# [What needs to be done]
Reproduce exactly the lines of the material beneath, from the line that contains "const part = new THREE.Group();" to the line that contains "bpy.context.scene.collection.objects.link(rigid_bodies[body])", both included, and no other lines.

# [Source material]
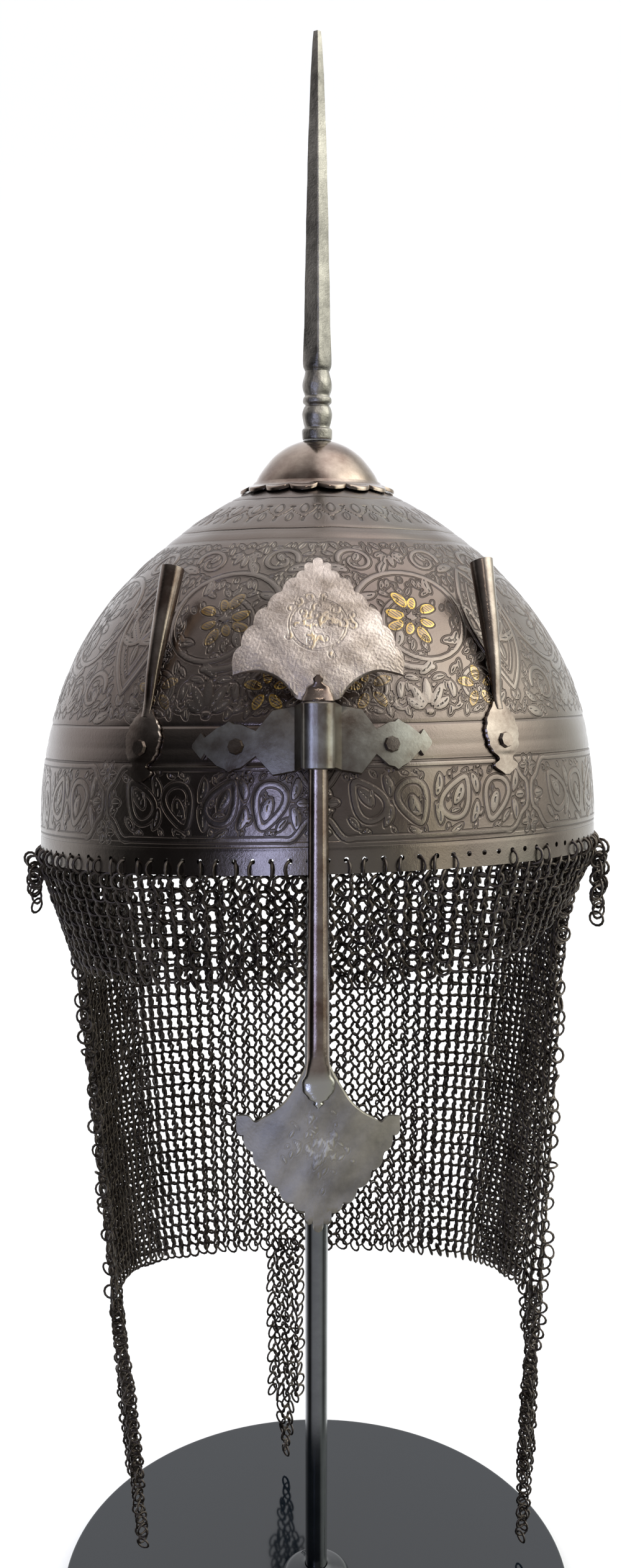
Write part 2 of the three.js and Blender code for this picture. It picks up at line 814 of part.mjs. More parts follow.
function curtain() {
  const shares = [0, 0.05, 0.12, 0.22, 0.4, 0.6, 0.8, 1];
  const columns = 41;
  const body = sheet(columns, shares.length, (i, j, side) => {
    const turn = frontEdge + (curtainSpan * i) / (columns - 1);
    return offCurtain(turn, shares[j], (side - 0.5) * mailThickness).toArray();
  });
  const halfPoint = (pointWidth * 0.53) / hemHalfWidth;
  return joined(
    body,
    mailPoint(frontEdge + halfPoint),
    mailPoint(radians(backPointTurn)),
    mailPoint(2 * Math.PI - frontEdge - halfPoint, leftPointDrift),
  );
}

function fringe() {
  const columns = 25;
  const rows = 4;
  const edge = frontEdge - (seatGap + mailThickness) / bowlRadius;
  const surface = (turn, share) => {
    const place = brimPoint(turn);
    const pull = share * (fringePull + fringePinch * Math.sin(turn) ** 2);
    place.z -= share * fringeDrop * (1 - fringeTorn * Math.max(0, Math.sin(turn)) ** 2);
    place.x -= pull * Math.sin(turn);
    place.y += pull * Math.cos(turn);
    return place;
  };
  return sheet(columns, rows, (i, j, side) => {
    const turn = -edge + (2 * edge * i) / (columns - 1);
    const share = j / (rows - 1);
    return offCurtain(turn, share, (side - 0.5) * mailThickness, surface).toArray();
  });
}

// Stand

// Height at which the pole's axis meets the inside of the leaning bowl.
function poleReach() {
  const inward = helmetFrame.clone().invert();
  let [low, high] = [brimLift, brimLift + bowlHeight];
  for (let k = 0; k < 40; k++) {
    const middle = (low + high) / 2;
    const { y, z } = new THREE.Vector3(0, 0, middle).applyMatrix4(inward);
    const inside = Math.abs(y) < domeRadius(z, innerRadius, innerHeight);
    if (inside) low = middle;
    else high = middle;
  }
  return low;
}
const poleTop = poleReach() - padHeight * 0.6;
const poleFoot = baseThickness + seatGap;

function base() {
  const bevel = 0.13 * baseThickness;
  return turned(
    [
      [0, 0],
      [baseRadius - bevel, 0],
      [baseRadius, bevel],
      [baseRadius, baseThickness - bevel],
      [baseRadius - bevel, baseThickness],
      [0, baseThickness],
    ],
    64,
  );
}

function pole() {
  return turned([[0, poleFoot], [poleRadius, poleFoot], [poleRadius, poleTop], [0, poleTop]], 20);
}

// A low turned collar round the pole's foot.
function collar() {
  const bore = poleRadius + seatGap;
  const rim = collarRadius;
  return turned(
    [
      [bore, poleFoot],
      [0.93 * rim, poleFoot],
      [rim, poleFoot + 0.15 * collarHeight],
      [0.97 * rim, poleFoot + 0.5 * collarHeight],
      [0.84 * rim, poleFoot + 0.75 * collarHeight],
      [0.62 * rim, poleFoot + 0.86 * collarHeight],
      [0.44 * rim, poleFoot + 0.92 * collarHeight],
      [bore, poleFoot + collarHeight],
      [bore, poleFoot],
    ],
    32,
  );
}

// The plug on top of the pole, shaped to the inside of the crown that rests on it.
function pad() {
  const blank = turned(
    [
      [0, poleTop + seatGap],
      [0.62 * padRadius, poleTop + seatGap],
      [padRadius, poleTop + 0.3 * padHeight],
      [padRadius, poleTop + 2 * padHeight],
      [0, poleTop + 2 * padHeight],
    ],
    20,
  );
  const shares = [0.5, 0.65, 0.76, 0.85, 0.92, 0.97, 1];
  const foot = shares[0] * innerHeight - 2 * seatGap;
  const inside = turned(
    [
      [0, foot],
      ...shares.map((share) => {
        const height = share * innerHeight;
        const radius = domeRadius(height, innerRadius, innerHeight);
        return [Math.max(0, radius - 2 * seatGap), height - 2 * seatGap];
      }),
    ],
    bowlFacets,
  ).applyMatrix4(helmetFrame);
  return geometryOf(manifold(blank).intersect(manifold(inside)));
}

// Assembly

function add(group, name, geometry, material) {
  const mesh = new THREE.Mesh(geometry, material);
  mesh.name = name;
  group.add(mesh);
}

const sleeveTop = bracketRise + bracketHeight / 2 + seatGap;
const lowerNeck = bracketRise - bracketHeight / 2 - nasalDrop;

const helmet = new THREE.Group();
helmet.applyMatrix4(helmetFrame);
add(helmet, "bowl", bowl(), russetSteel);
add(helmet, "boss", boss(), russetSteel);
add(helmet, "spike", spike(), russetSteel);
add(helmet, "plume_tube_left", plume("left"), russetSteel);
add(helmet, "plume_tube_right", plume("right"), russetSteel);
add(helmet, "nasal_bracket", bracket(), russetSteel);
for (const [name, seat] of Object.entries(rivetSeats))
  add(helmet, name, rivet(seat), russetSteel);
add(helmet, "nasal_bar", nasalBar(), russetSteel);
const upper = palmette(upperPalmette, sleeveTop, 1, upperLeanFoot, upperLeanTip);
add(helmet, "upper_palmette", upper, polishedSteel);
add(helmet, "lower_palmette", palmette(lowerPalmette, lowerNeck, -1, 0, 0), polishedSteel);

const part = new THREE.Group();
part.add(helmet);
add(part, "mail_curtain", curtain(), mailWire);
add(part, "mail_fringe", fringe(), mailWire);
add(part, "stand_base", base(), blackLacquer);
add(part, "stand_collar", collar(), blackLacquer);
add(part, "stand_pole", pole(), blackLacquer);
add(part, "stand_pad", pad(), blackLacquer);

export default part;
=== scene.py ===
import json
import math
import random

import bpy
import numpy as np
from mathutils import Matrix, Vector

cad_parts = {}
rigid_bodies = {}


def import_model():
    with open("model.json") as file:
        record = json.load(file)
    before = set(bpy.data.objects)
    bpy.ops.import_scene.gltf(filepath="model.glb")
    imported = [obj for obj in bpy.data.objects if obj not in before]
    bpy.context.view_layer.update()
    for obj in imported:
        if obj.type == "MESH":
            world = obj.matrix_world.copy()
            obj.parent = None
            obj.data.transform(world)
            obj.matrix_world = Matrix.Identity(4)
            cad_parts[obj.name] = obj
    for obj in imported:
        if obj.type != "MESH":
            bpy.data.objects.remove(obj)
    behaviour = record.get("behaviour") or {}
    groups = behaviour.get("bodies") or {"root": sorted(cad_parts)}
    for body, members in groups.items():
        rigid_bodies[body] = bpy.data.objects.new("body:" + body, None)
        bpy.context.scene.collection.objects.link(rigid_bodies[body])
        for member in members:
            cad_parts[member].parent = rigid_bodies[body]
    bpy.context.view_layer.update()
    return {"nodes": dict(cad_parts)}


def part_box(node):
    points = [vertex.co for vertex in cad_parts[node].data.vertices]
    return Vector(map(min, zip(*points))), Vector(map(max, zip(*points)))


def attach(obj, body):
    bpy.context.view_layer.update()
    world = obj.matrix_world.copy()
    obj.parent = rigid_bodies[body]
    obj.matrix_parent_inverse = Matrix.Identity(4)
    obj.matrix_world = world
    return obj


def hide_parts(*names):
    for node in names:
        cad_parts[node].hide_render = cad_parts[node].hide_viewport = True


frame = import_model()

print("kulah khud: frame loaded")

# Lengths here are millimetres in the helmet's own frame (brim centre at 0, +Z through the
# spike, -Y the front) or in the row frame, and are turned to metres when a mesh is made.
helmetSeat = {"lean": 19.0, "forward": 19.0, "lift": 372.0}
dome = {"radius": 103.2, "height": 143.0, "wall": 1.8, "fullness": 2.76, "point": 0.808,
        "brimTilt": 1.5, "holes": 104, "holeRise": 4.6, "holeRadius": 0.95}


# shared shapes

def toRow(points):
    lean = math.radians(helmetSeat["lean"])
    points = np.asarray(points, float)
    x, y, z = points[..., 0], points[..., 1], points[..., 2]
    return np.stack([
        x,
        y * math.cos(lean) + z * math.sin(lean) - helmetSeat["forward"],
        z * math.cos(lean) - y * math.sin(lean) + helmetSeat["lift"],
    ], axis=-1)


def domeRadius(height, radius=dome["radius"], crown=dome["height"]):
    share = np.clip(np.asarray(height, float) / crown, 0, 1)
    return radius * (1 - share ** dome["fullness"]) ** dome["point"]


def domeSlope(height):
    return np.arctan(domeRadius(height - 0.5) - domeRadius(height + 0.5))


def tiltLift(x, height):
    return x * math.tan(math.radians(dome["brimTilt"])) * (1 - height / dome["height"])


def onBowl(across, height, off):
    slope, angle = domeSlope(height), across / domeRadius(height)
    radius = domeRadius(height) + off * np.cos(slope)
    return np.stack(np.broadcast_arrays(
        radius * np.sin(angle), -radius * np.cos(angle), height + off * np.sin(slope)), axis=-1)


def turnedTo(points, turn, height):
    angle = math.radians(turn)
    lift = tiltLift(domeRadius(height) * math.sin(angle), height)
    x, y, z = points[..., 0], points[..., 1], points[..., 2]
    return np.stack([x * math.cos(angle) - y * math.sin(angle),
                     x * math.sin(angle) + y * math.cos(angle), z + lift], axis=-1)


def eased(low, high, value):
    share = np.clip((value - low) / (high - low), 0, 1)
    return share * share * (3 - 2 * share)


def drawnThrough(points, count):  # places spaced evenly along a smooth curve
    points = np.asarray(points, float)
    padded = np.vstack([2 * points[0] - points[1], points, 2 * points[-1] - points[-2]])
    places = np.linspace(0, len(points) - 1, count)
    k = np.minimum(places.astype(int), len(points) - 2)
    t = (places - k)[:, None]
    a, b, c, d = padded[k], padded[k + 1], padded[k + 2], padded[k + 3]
    return 0.5 * (2 * b + (c - a) * t + (2 * a - 5 * b + 4 * c - d) * t ** 2
                  + (3 * b - a - 3 * c + d) * t ** 3)


def meshPiece(name, points, faces, crease, layers=None):  # a closed shell, faces outwards
    used = np.unique(np.concatenate([np.ravel(f) for f in faces]))
    renumber = np.zeros(len(points), int)
    renumber[used] = np.arange(len(used))
    points = np.asarray(points, float)[used] * 0.001
    faces = [tuple(renumber[list(f)].tolist()) for f in faces]
    corners = np.array([(f[0], f[k], f[k + 1]) for f in faces for k in range(1, len(f) - 1)])
    a, b, c = (points[corners[:, k]] - points.mean(0) for k in range(3))
    if np.sum(a * np.cross(b, c)) < 0:
        faces = [f[::-1] for f in faces]
    mesh = bpy.data.meshes.new(name)
    mesh.from_pydata(points.tolist(), [], faces)
    mesh.shade_smooth()
    mesh.set_sharp_from_angle(angle=math.radians(crease))
    for layer, values in (layers or {}).items():
        made = mesh.attributes.new(layer, "FLOAT", "POINT")
        made.data.foreach_set("value", np.asarray(values, np.float32)[used])
    piece = bpy.data.objects.new(name, mesh)
    bpy.context.scene.collection.objects.link(piece)
    return piece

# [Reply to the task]
const part = new THREE.Group();
part.add(helmet);
add(part, "mail_curtain", curtain(), mailWire);
add(part, "mail_fringe", fringe(), mailWire);
add(part, "stand_base", base(), blackLacquer);
add(part, "stand_collar", collar(), blackLacquer);
add(part, "stand_pole", pole(), blackLacquer);
add(part, "stand_pad", pad(), blackLacquer);

export default part;
=== scene.py ===
import json
import math
import random

import bpy
import numpy as np
from mathutils import Matrix, Vector

cad_parts = {}
rigid_bodies = {}


def import_model():
    with open("model.json") as file:
        record = json.load(file)
    before = set(bpy.data.objects)
    bpy.ops.import_scene.gltf(filepath="model.glb")
    imported = [obj for obj in bpy.data.objects if obj not in before]
    bpy.context.view_layer.update()
    for obj in imported:
        if obj.type == "MESH":
            world = obj.matrix_world.copy()
            obj.parent = None
            obj.data.transform(world)
            obj.matrix_world = Matrix.Identity(4)
            cad_parts[obj.name] = obj
    for obj in imported:
        if obj.type != "MESH":
            bpy.data.objects.remove(obj)
    behaviour = record.get("behaviour") or {}
    groups = behaviour.get("bodies") or {"root": sorted(cad_parts)}
    for body, members in groups.items():
        rigid_bodies[body] = bpy.data.objects.new("body:" + body, None)
        bpy.context.scene.collection.objects.link(rigid_bodies[body])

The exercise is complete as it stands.